Handle Errors Gracefully: Always implement proper error handling for rate limit responses.
Use Connection Pooling: Reuse connections when possible to reduce overhead:
// Configure connection settings globally
Connection connection = Jsoup.connect(url)
.maxBodySize(0) // Unlimited body size
.timeout(30000) // 30 second timeout
.followRedirects(true)
.ignoreHttpErrors(false);
- Implement Circuit Breakers: Stop making requests temporarily if too many failures occur.

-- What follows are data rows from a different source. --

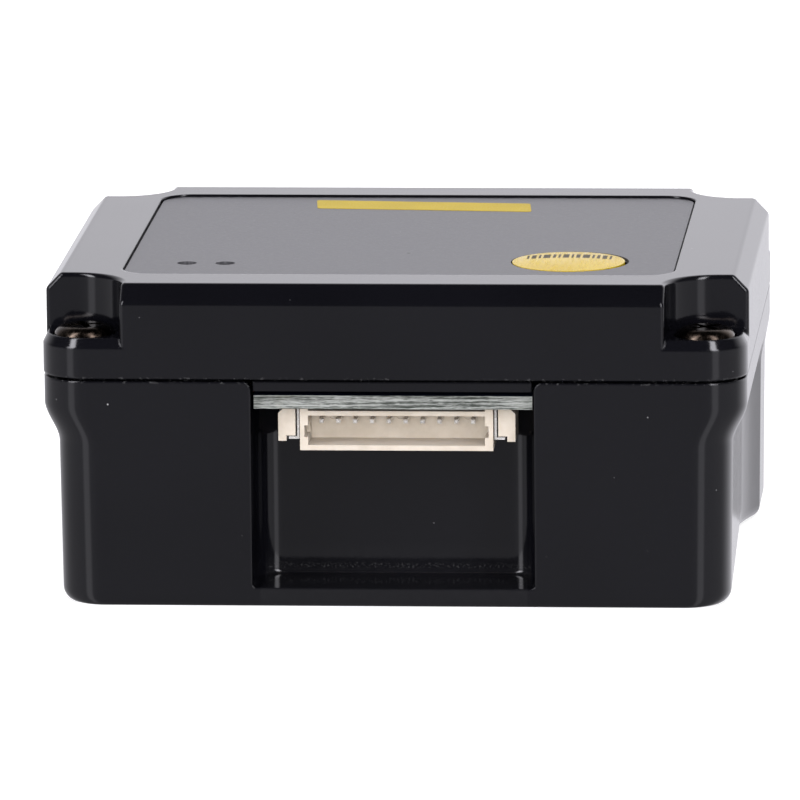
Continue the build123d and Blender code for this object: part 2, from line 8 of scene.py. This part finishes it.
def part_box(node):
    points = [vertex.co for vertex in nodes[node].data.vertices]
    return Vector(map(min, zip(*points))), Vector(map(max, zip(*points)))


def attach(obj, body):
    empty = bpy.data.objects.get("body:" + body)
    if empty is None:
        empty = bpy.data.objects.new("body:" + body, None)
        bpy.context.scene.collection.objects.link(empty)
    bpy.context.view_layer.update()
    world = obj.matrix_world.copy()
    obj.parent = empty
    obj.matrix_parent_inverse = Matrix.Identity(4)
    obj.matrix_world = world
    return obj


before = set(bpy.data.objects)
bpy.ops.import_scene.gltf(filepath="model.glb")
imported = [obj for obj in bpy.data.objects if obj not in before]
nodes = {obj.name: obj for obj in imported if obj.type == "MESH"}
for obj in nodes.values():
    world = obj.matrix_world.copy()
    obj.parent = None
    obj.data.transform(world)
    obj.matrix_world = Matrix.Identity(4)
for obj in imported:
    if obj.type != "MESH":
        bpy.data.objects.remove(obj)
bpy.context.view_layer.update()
scene = bpy.context.scene
MM = 0.001

# Places on the housing that its materials follow, in metres
BASE_SEAM_Z = 0.01691
COVER_SEAM_Z = 0.01702
OPENING_HALF = 0.0099
OPENING_BACK_Y = -0.0170
OPENING_FLOOR_Z = 0.0020
OPENING_FRONT_Y = -0.0227
EDGE_ROUNDING = 0.00022

# The bar print on the button, in millimetres on its dome
PRINT_BARS = (0.16, 0.34, 0.16, 0.52, 0.22, 0.16, 0.44, 0.16, 0.30, 0.52, 0.16, 0.22, 0.34, 0.16)
PRINT_GAP = 0.19
PRINT_NEAR = 0.45
PRINT_FAR = 2.2
PRINT_STEPS = 5
PRINT_SUNK = 0.02
PRINT_LIFT = 0.002
DOME_R = 40.0

# Studio
WORLD_FILL = 0.55
STRIP_AZIMUTHS = (-46, 40)
STRIP_HALF_WIDTH = 11
FLOOR_HALF = 4.0
FLOOR_GAP = 0.00002
CAMERA_SPOT = (0.064483, -0.868056, 0.173122)
CAMERA_PITCH = 10.531
CAMERA_YAW = 4.3227
CAMERA_ROLL = -0.5385
CAMERA_LENS = 526.63


# --- node helpers -------------------------------------------------------------

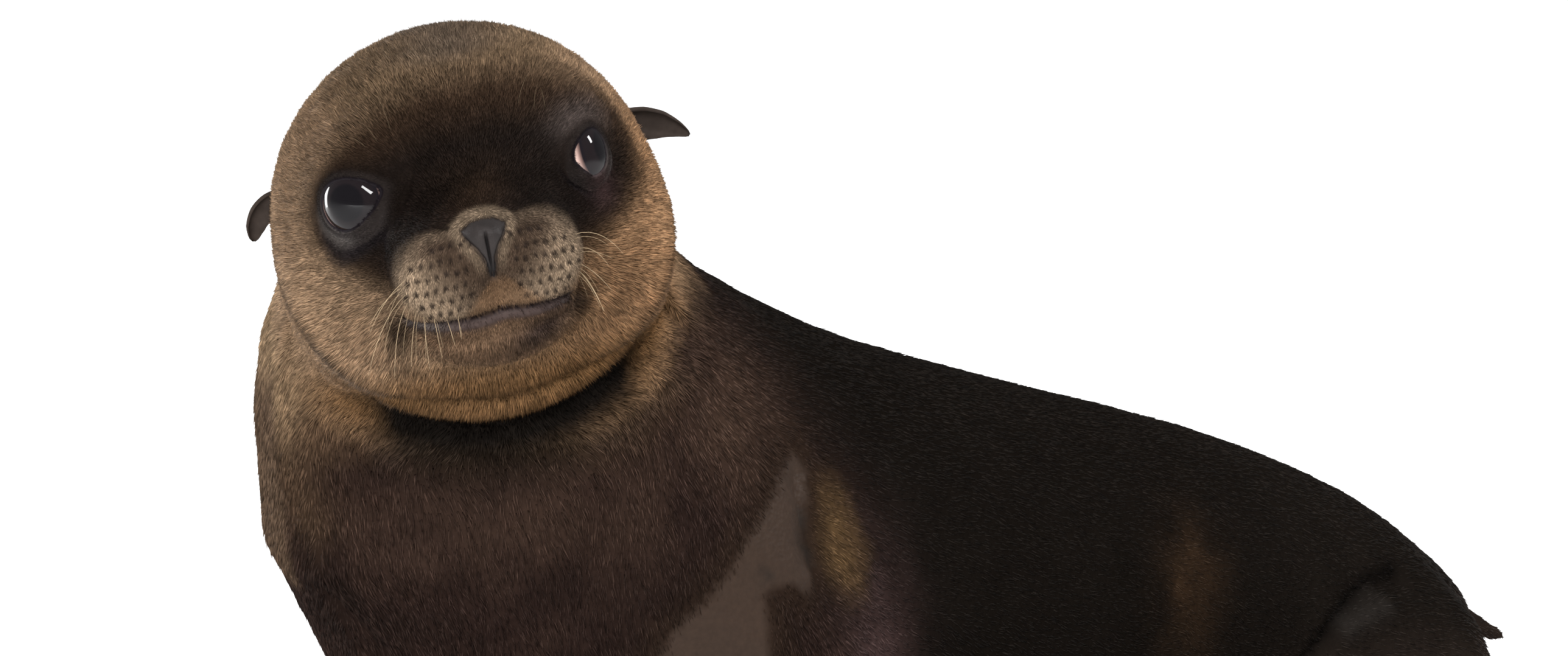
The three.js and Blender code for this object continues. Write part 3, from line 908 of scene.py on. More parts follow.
def muzzle_marks(at):
    """Marks of the muzzle's pads, the whiskers' roots, and painted shade at the nose's edge."""
    (x, y, z), fine = at.head, at.fine
    pads = np.hypot((np.abs(x) - 15.5) / 17, (z + 23.5) / 16.5) + 0.07 * fine
    pads = np.minimum(pads, np.hypot(x / 20, (z + 28) / 12))
    pads = fall(pads, 0.72, 1.12) * fall(y, -84, -76)
    yield "muzzle", pads
    outward = (np.abs(x) - 15) / 12 - (z + 24) / 13 + 0.25 * fine
    yield "muzzle_top", 0.95 * pads * fall(outward, -0.8, 1.3)
    yield "mask", 0.55 * pads * rise(z + 0.12 * np.abs(x), -16, -6)
    nose = outline_distance(x, z, NOSE_OUTLINE)
    yield "nose_ring", 0.7 * rise(nose, -4.4, -2.8) * rise(z, -26, -17) * (y < -85)
    # Painted shade at the nose pad's edge
    yield "rims_and_crease_shade", 0.85 * rise(nose, -1.1, 0.3) * (y < -85)
    spread = np.abs(x - 2) / (2.5 + 0.95 * np.maximum(-26 - z, 0))
    yield "lip_fur", 0.8 * fall(spread, 0.75, 1.3) * fall(z, -29, -24) * (y < -80)
    near = np.full(len(x), 9.0)
    for across, height in whisker_spots():
        near = np.minimum(near, np.hypot(np.abs(x) - across, z - height) / 1.3)
    yield "spots", 0.9 * fall(near, 0.4, 1.0) * (y < -70)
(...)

Real-World Example: E-commerce Scraper
Here's a practical example that combines multiple rate limiting strategies:
public class EcommerceScraper {
private final TokenBucketRateLimiter rateLimiter;
private final RobotsTxtParser robotsParser;
private final Map<String, Long> lastRequestTime = new ConcurrentHashMap<>();
public EcommerceScraper() {
this.rateLimiter = new TokenBucketRateLimiter(5, 1); // 5 requests burst, 1 per second
this.robotsParser = new RobotsTxtParser();
}
public List<Product> scrapeProducts(List<String> productUrls) {
List<Product> products = new ArrayList<>();
for (String url : productUrls) {
try {
// Respect per-domain delays
enforcePerDomainDelay(url);
// Wait for rate limiter token
rateLimiter.acquire();
Document doc = Jsoup.connect(url)
.userAgent("Mozilla/5.0 (compatible; EcommerceScraper/1.0)")
.timeout(15000)
.get();
Product product = extractProductInfo(doc);
if (product != null) {
products.add(product);
}
} catch (Exception e) {
System.err.println("Failed to scrape " + url + ": " + e.getMessage());
}
}
rateLimiter.shutdown();
return products;
}
private void enforcePerDomainDelay(String url) throws InterruptedException {
String domain = extractDomain(url);
Long lastRequest = lastRequestTime.get(domain);
if (lastRequest != null) {
long timeSinceLastRequest = System.currentTimeMillis() - lastRequest;
long minDelay = robotsParser.getCrawlDelay("*");
if (timeSinceLastRequest < minDelay) {
Thread.sleep(minDelay - timeSinceLastRequest);
}
}
lastRequestTime.put(domain, System.currentTimeMillis());
}
private Product extractProductInfo(Document doc) {
// Extract product information from the document
String name = doc.select("h1.product-title").text();
String price = doc.select(".price").text();
if (!name.isEmpty() && !price.isEmpty()) {
return new Product(name, price);
}
return null;
}
private String extractDomain(String url) {
try {
return new URL(url).getHost().toLowerCase();
} catch (Exception e) {
return "unknown";
}
}
static class Product {
final String name;
final String price;
Product(String name, String price) {
this.name = name;
this.price = price;
}
}
}
Conclusion
Proper rate limiting with jsoup requires a combination of delays, error handling, and adaptive strategies. While jsoup doesn't have built-in rate limiting, implementing these patterns ensures your web scraping remains respectful and sustainable. For more complex scenarios involving JavaScript-heavy sites, consider using tools like Puppeteer for handling timeouts or exploring browser automation solutions that offer more sophisticated rate limiting capabilities.
Remember that rate limiting is not just about avoiding blocks—it's about being a good citizen of the web and ensuring your scraping activities don't negatively impact the services you're accessing.